Fitz n’est plus aimé en Cerf (« c’est une chanson cervienne, vous savez, et on aimait bien le Bâtard en Cerf, à une époque) à cause de son régicide, il reste méprisé en Bauge qui lui a toujours préféré Royal (« les ballades sur le bâtard de Chevalerie ne doivent pas être assez populaires par ici pour me rapporter un sou »). Les réalisations de Fitz ont toujours été mal vues par Royal, le plus jeune fils de Subtil a toujours pris plaisir à réduire Fitz à un personnage quelconque.

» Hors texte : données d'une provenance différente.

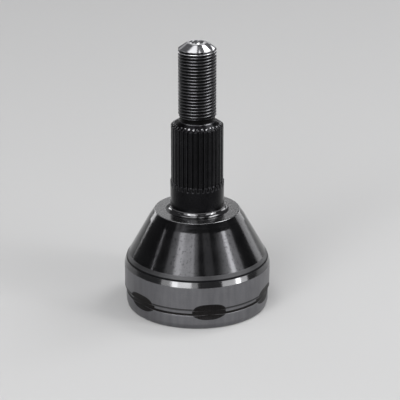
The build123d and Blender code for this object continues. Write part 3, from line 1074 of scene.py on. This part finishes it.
# Lamps: azimuth from the camera and elevation in degrees, distance, width and height in metres, radiance
LAMPS = {
    "front_left_softbox": (-24, 20, 2.40, 1.28, 1.82, 5.0),
    "front_left_fade": (-4, 20, 2.40, 0.42, 1.82, 1.5),
    "front_middle": (22, 36, 2.40, 0.59, 0.48, 0.65),
    "left_core": (-36, 20, 2.32, 0.48, 1.76, 3.0),
    "left_fill": (-49, 20, 2.40, 0.64, 1.76, 1.5),
    "right_softbox": (61, 15, 2.40, 1.95, 1.31, 3.0),
    "right_core": (65.5, 15, 2.32, 0.32, 1.28, 11.0),
    "left_strip": (-82, 23.5, 2.40, 0.038, 0.32, 12.0),
    "left_rim": (-142, 7, 2.40, 1.02, 0.42, 5.0),
    "right_rim": (134, 8, 2.40, 1.42, 0.67, 2.6),
    "back_softbox": (-165, 23, 2.56, 1.44, 0.64, 0.4),
    "back_low": (172, 13, 2.56, 1.28, 0.29, 1.6),
    "overhead_left": (-98, 73, 2.24, 0.80, 1.25, 1.6),
    "overhead_right": (115, 57, 2.24, 0.96, 0.74, 6.0),
    "overhead_middle": (75, 81, 2.24, 0.38, 0.38, 3.0),
    "upper_left": (-24, 64, 2.24, 0.64, 0.35, 6.0),
    "under_softbox": (10, -55, 0.9, 0.6, 0.6, 4.0),
}


class CVJOINT_OT_stage(bpy.types.Operator):
    """Set the floor, lamps, world and camera"""

    bl_idname = "cvjoint.stage"
    bl_label = "Stage"

    def execute(self, context):
        stage = context.scene.cv_joint_stage
        make_floor()
        for name, place in LAMPS.items():
            add_lamp(name, *place, stage)

        world = bpy.data.worlds.new("studio")
        context.scene.world = world
        world.use_nodes = True
        world.node_tree.nodes["Background"].inputs["Color"].default_value = (*stage.room_colour, 1)

        lens = bpy.data.cameras.new("camera")
        lens.lens = stage.lens
        lens.sensor_width = SENSOR_WIDTH
        lens.shift_x = SHIFT_PIXELS / PHOTO_WIDTH
        camera = bpy.data.objects.new("camera", lens)
        context.scene.collection.objects.link(camera)
        camera.location = from_joint(stage.azimuth, stage.elevation, stage.distance, stage.aim_height)
        aim(camera, (0, 0, stage.aim_height))
        context.scene.camera = camera
        context.scene.view_settings.view_transform = "Standard"
        return {"FINISHED"}


class CVJOINT_PT_panel(bpy.types.Panel):
    """Lists the joint's pieces and their settings"""

    bl_idname = "CVJOINT_PT_panel"
    bl_label = "CV joint"
    bl_space_type = "VIEW_3D"
    bl_region_type = "UI"
    bl_category = "CV joint"

    def draw(self, context):
        for operator in OPERATORS:
            self.layout.operator(operator.bl_idname)
        for name in GROUPS:
            box = self.layout.box()
            group = getattr(context.scene, name)
            for setting in group.__annotations__:
                box.prop(group, setting)


OPERATORS = (CVJOINT_OT_outer_race, CVJOINT_OT_mechanism, CVJOINT_OT_stage)
GROUPS = {
    "cv_joint_sizes": CvJointSizes,
    "cv_joint_finish": CvJointFinish,
    "cv_joint_stage": CvJointStage,
}
CLASSES = (*GROUPS.values(), *OPERATORS, CVJOINT_PT_panel)


def register():
    for cls in CLASSES:
        bpy.utils.register_class(cls)
    for name, group in GROUPS.items():
        setattr(bpy.types.Scene, name, bpy.props.PointerProperty(type=group))


def unregister():
    for name in GROUPS:
        delattr(bpy.types.Scene, name)
    for cls in reversed(CLASSES):
        bpy.utils.unregister_class(cls)


def main():
    register()
    make_finishes()
    bpy.ops.cvjoint.outer_race()
    bpy.ops.cvjoint.mechanism()
    bpy.ops.cvjoint.stage()


if __name__ == "__main__":
    main()
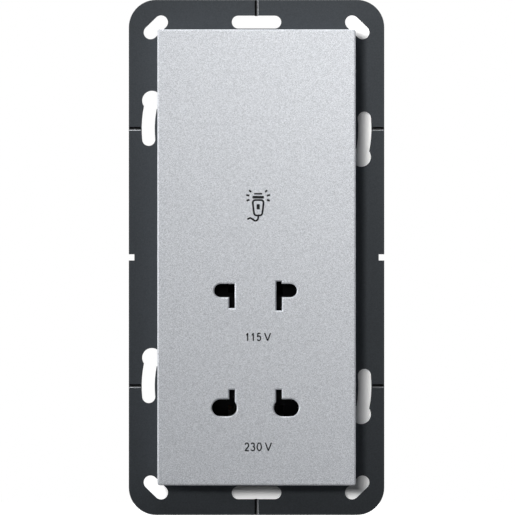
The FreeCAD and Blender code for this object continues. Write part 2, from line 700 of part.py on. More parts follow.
def terminal_clamp(k):
    """Square cage with a threaded wall for the screw and a tail for the inner lead."""
    x, h = k * pole_pitch, clamp_w / 2
    cage = box(x - h, x + h, clamp_y0, clamp_y1, clamp_z0, clamp_z1)
    wire_way = box(x - 2.0, x + 2.0, clamp_y0 + 1.2, clamp_y1 - 2.0, clamp_z0 - 1, clamp_z1 + 1)
    cage = cage.cut([wire_way, rod(x, clamp_z, m3_r + fit, clamp_y1 - 2.5, clamp_y1 + 1)])
    return union([cage, box(x - 1.2, x + 1.2, pole_tail_y, clamp_y0 + 0.5, clamp_z1 - 1.0, clamp_z1 - 0.2)])


def terminal_screw(k):
    return screw(k * pole_pitch, clamp_z, clamp_y1 + 0.8, clamp_y1 - 4.2, m3_r, 2.0, 2.2, back=True)


def lead(points, first, last):
    """Insulated wire through a list of points, square to what it joins at both ends, bends rounded."""
    pts = [V(*p) for p in points]
    pts.insert(1, pts[0] + V(*first) * lead_stub)
    pts.insert(-1, pts[-1] - V(*last) * lead_stub)
    edges, at = [], pts[0]
    for before, corner, after in zip(pts, pts[1:], pts[2:]):
        u, w = before - corner, after - corner
        room = 0.48 * min(u.Length, w.Length)
        u.normalize()
        w.normalize()
        half = u.getAngle(w) / 2
        if half > math.radians(88.5):
            continue
        cut = min(lead_bend / math.tan(half), room)
        r = cut * math.tan(half)
        mid = u + w
        mid.normalize()
        p, q = corner + u * cut, corner + w * cut
        edges.append(Part.makeLine(at, p))
        edges.append(Part.Arc(p, corner + mid * (r / math.sin(half) - r), q).toShape())
        at = q
    edges.append(Part.makeLine(at, pts[-1]))
    ring = Part.Wire([Part.makeCircle(lead_r, pts[0], V(*first))])
    return Part.Wire(edges).makePipeShell([ring], True, False)


def leads():
    """Every inner wire, from the piece it starts on to the piece it ends on."""
    pin_y = core_y - bobbin_reach - 2.0
    cut_y = core_y - coil_reach - 2.1
    cut_z = core_leg + 3.0
    core_low = core_z - core_len / 2
    run_y = tail_end + lead_stub
    turn_z = low_block[1] - 2.6
    rise_z = core_low + 3.6
    over_z = low_block[1] + 1.2
    pole, side = pole_pitch, tag_x + tag_half
    front, back, up, left = (0, -1, 0), (0, 1, 0), (0, 0, 1), (-1, 0, 0)
    return {
        "lead_live": lead([(-pole, pole_tail_y, pole_tail_z), (-pole - 3.4, run_y + 1.6, pole_tail_z + 8),
                           (-pole - 1.2, run_y + 1.6, over_z - 1.8), (cutout_x[1] - cutout_tag, cut_y, rise_z),
                           (cutout_x[1] - cutout_tag, cut_y, core_z - cut_z)], front, up),
        "lead_cutout": lead([(cutout_x[0] + cutout_tag, cut_y, core_z + cut_z),
                             (-tag_x + tag_half, pin_y, core_z + tag_dz)], up, left),
        "lead_neutral": lead([(pole, pole_tail_y, pole_tail_z), (switch_x, socket_back, outlet_mid)], front, front),
        "lead_switch": lead([(-switch_x, socket_back, outlet_mid), (0.2 - lane_x, run_y - 1.4, over_z),
                             (1.0 - lane_x, pin_y, rise_z), (-tag_x, pin_y, core_z - tag_dz - tag_half)], back, up),
        "lead_common": lead([(9.2, tail_end, low_z), (10.5, run_y - 1.0, over_z - 0.4), (tag_x, pin_y, rise_z - 1.5),
                             (tag_x, pin_y, core_z - tag_dz - tag_half)], back, up),
        "lead_115": lead([(-9.6, tail_end, low_z), (-2.0, run_y - 1.5, turn_z), (tag_x - 4.8, pin_y, rise_z + 4.5),
                          (lane_x, pin_y, core_z - core_leg / 2), (side, pin_y, core_z)], back, left),
        "lead_230": lead([(-7.6, tail_end, high_z), (4.0, run_y, outlet_mid), (lane_x, run_y - 1.4, over_z),
                          (lane_x, pin_y, rise_z), (lane_edge, pin_y, core_z - core_leg),
                          (lane_edge, pin_y, core_z + tag_dz - 2.6),
                          (side, pin_y, core_z + tag_dz)], back, left),
        "lead_earth": lead([(0.0, pole_tail_y, pole_tail_z), (0.0, core_y, core_low)], front, up),
    }


def build_all():
    parts = {
        "support_frame": support_frame(),
        "cover_plate": cover_plate(),
        "guard_plate": guard_plate(),
        "shutter_slider": shutter_slider(),
        "return_spring_upper": return_spring(slider_top - spring_seat, spring_top),
        "return_spring_lower": return_spring(spring_bottom, slider_bottom + spring_seat),
        "contact_carrier": contact_carrier(),
        "contact_115": contact_low(),
        "contact_230": contact_high(),
        "contact_common": contact_common(),
        "bridge_contact": bridge_contact(),
        "switch_contact_left": switch_contact(-1),
        "switch_contact_right": switch_contact(1),
        "rear_housing": rear_housing(),
        "housing_lid": housing_lid(),
        "transformer_core": transformer_core(),
        "winding_bobbin": winding_bobbin(),
        "primary_winding": winding(-1),
        "secondary_winding": winding(1),
        "thermal_cutout": thermal_cutout(),
        "terminal_block": terminal_block(),
    }
    for name, k in (("live", -1), ("earth", 0), ("neutral", 1)):
        parts["terminal_clamp_" + name] = terminal_clamp(k)
        parts["terminal_screw_" + name] = terminal_screw(k)
    corners = [(s, t) for t in (1, -1) for s in (-1, 1)]
    for n, (s, t) in enumerate(corners, 1):
        parts["frame_screw_%d" % n] = screw(s * frame_screw_x, t * frame_screw_z, flange_front, -0.1,
                                            m3_r, m3_head_r, m3_head_h)
        z = carrier_screw_z[1] if t > 0 else carrier_screw_z[0]
        parts["carrier_screw_%d" % n] = screw(s * carrier_screw_x, z, flange_front - 1.8, boss_back - 3.0,
                                              small_r, small_head_r, small_head_h)
    for n, (x, z) in enumerate(core_bolt_places(), 1):
        parts["core_bolt_%d" % n] = screw(x, z, core_y - core_stack / 2, body_depth - 4.4,
                                          m3_r, m3_head_r, m3_head_h)
    for n, (side, dz) in enumerate(tag_places, 1):
        parts["winding_tag_%d" % n] = winding_tag(side, dz)
    for n, s in ((1, -1), (2, 1)):
        parts["block_screw_%d" % n] = screw(s * block_screw_x, block_screw_z, block_seat, block_screw_tip,
                                            small_r, small_head_r, small_head_h, back=True)
        parts["lid_screw_%d" % n] = screw(s * carrier_screw_x, lid_screw_z, flange_front - lid_t, boss_back - 3.0,
                                          small_r, small_head_r, small_head_h)
    parts.update(leads())
    return parts


os.makedirs("parts", exist_ok=True)
for name, shape in build_all().items():
    state = "ok" if shape.isValid() and len(shape.Solids) == 1 else "CHECK"
    print(name, state, len(shape.Solids), round(shape.Volume, 1))
    shape.exportStep("parts/" + name + ".step")
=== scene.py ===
import json
import math

import bmesh
import bpy
from mathutils import Matrix, Vector


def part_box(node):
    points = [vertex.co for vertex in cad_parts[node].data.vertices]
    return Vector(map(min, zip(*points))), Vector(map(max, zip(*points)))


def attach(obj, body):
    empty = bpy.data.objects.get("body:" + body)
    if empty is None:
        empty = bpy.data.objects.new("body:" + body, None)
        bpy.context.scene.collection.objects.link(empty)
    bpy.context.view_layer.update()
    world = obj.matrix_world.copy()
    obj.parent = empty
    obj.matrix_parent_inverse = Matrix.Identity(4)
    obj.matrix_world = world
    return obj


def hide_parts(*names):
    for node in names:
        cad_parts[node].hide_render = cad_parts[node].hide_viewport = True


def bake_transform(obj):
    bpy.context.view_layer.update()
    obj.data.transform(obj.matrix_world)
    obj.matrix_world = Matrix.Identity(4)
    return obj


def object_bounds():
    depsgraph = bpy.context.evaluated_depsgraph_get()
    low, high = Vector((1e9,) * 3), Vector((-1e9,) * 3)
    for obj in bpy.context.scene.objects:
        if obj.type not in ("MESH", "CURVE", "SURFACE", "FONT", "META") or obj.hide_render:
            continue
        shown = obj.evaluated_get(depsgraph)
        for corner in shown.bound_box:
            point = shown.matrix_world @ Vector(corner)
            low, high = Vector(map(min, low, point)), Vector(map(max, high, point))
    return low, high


# The socket as it comes off the assembly bench: its solids with their record.
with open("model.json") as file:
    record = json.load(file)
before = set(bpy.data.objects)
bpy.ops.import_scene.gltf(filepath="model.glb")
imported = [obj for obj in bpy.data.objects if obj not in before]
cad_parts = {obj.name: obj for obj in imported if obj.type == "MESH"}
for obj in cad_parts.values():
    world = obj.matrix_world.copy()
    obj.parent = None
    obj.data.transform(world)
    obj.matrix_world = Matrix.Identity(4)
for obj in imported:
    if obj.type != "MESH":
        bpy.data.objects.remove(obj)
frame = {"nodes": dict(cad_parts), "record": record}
cad_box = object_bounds()

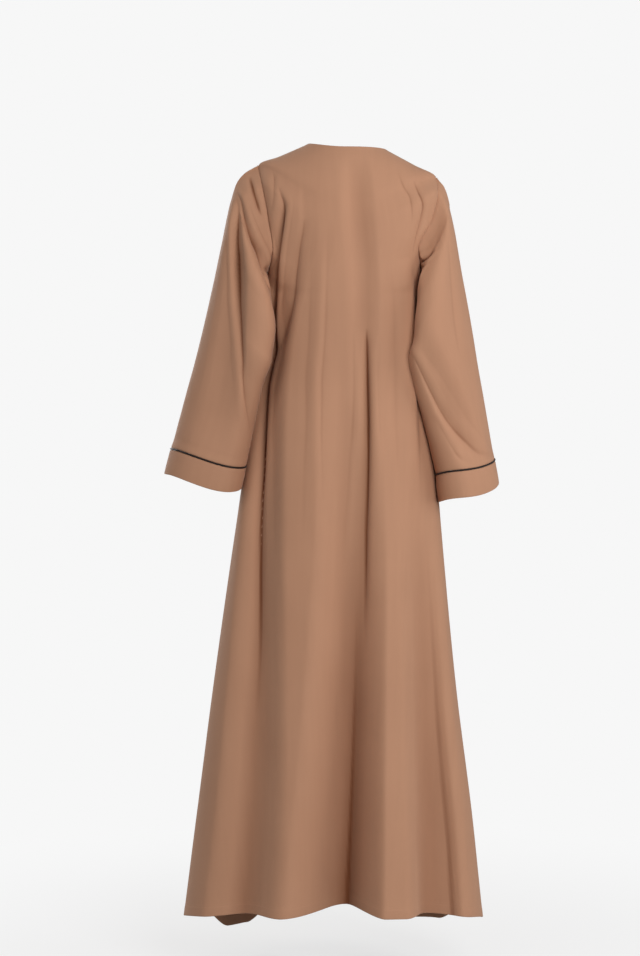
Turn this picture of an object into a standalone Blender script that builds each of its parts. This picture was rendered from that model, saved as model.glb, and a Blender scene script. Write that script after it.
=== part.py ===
"""An open-front abaya cloak, filled out as it is worn: back, two fronts that lap, two set-in bell sleeves,
two turned cuffs and a piping ring between each sleeve and its cuff. Metres.

Frame: +X is the wearer's left, -Y the wearer's front, +Z up. The origin is the middle of the neck opening, level
with the two points where the shoulder seams meet the neckline. Each piece is a cloth wall on a grid of rows. The
rows of the body run from the neckline down to the hem, and each row goes round the back or the front.
"""

import bpy
import numpy as np

# Cloth and seams
WALL = 0.002  # thickness of every cloth wall
SEAM_GAP = 0.0003  # between two pieces at a seam
PIPING_RADIUS = 0.0016
PIPING_PROUD = 0.0004  # how far the piping's centre lies outside the middle of the wall
PIPING_SIDES = 8

# The front closing: the right front laps over the left one
FRONT_LAP = 0.018  # how far each front runs past the centre line
UNDERLAP_DROP = WALL + 0.0012  # how far the left front lies under the right one
UNDERLAP_RUN = 0.060  # over which it comes back up to the body's surface

# Rows of the body's grid, counted down from the neckline
TIP_ROW = 4  # the shoulder tip, where the armhole starts
UNDERARM_ROW = 15  # where the armhole ends and the side seam starts
HEM_ROW = 33
BACK_COLUMNS = 36
FRONT_COLUMNS = 19
FINE_COLUMNS = 241  # a row is worked out this finely before its grid points are read off it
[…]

Au final, c’est Umbre qui résume parfaitement ce que Fitz peut être pour certains. Il le dit à une époque où Fitz n’est plus Fitz, un enfant de la lignée royale mais Tom Blaireau, un simple domestique au service d’un noble. Umbre lui explique pourquoi Astérie tient tant à raconter son histoire : « renié, rejeté par ton père, tu es pourtant resté fidèle, tu es devenu le héros de la bataille de l’île de l’Andouiller ». Là est tout l’aspect héroïque de Fitz : il n’est pas celui qui cherche la lumière, il est juste un jeune homme qui fait ce qu’il doit faire sans rechercher de récompenses. Un vrai héros.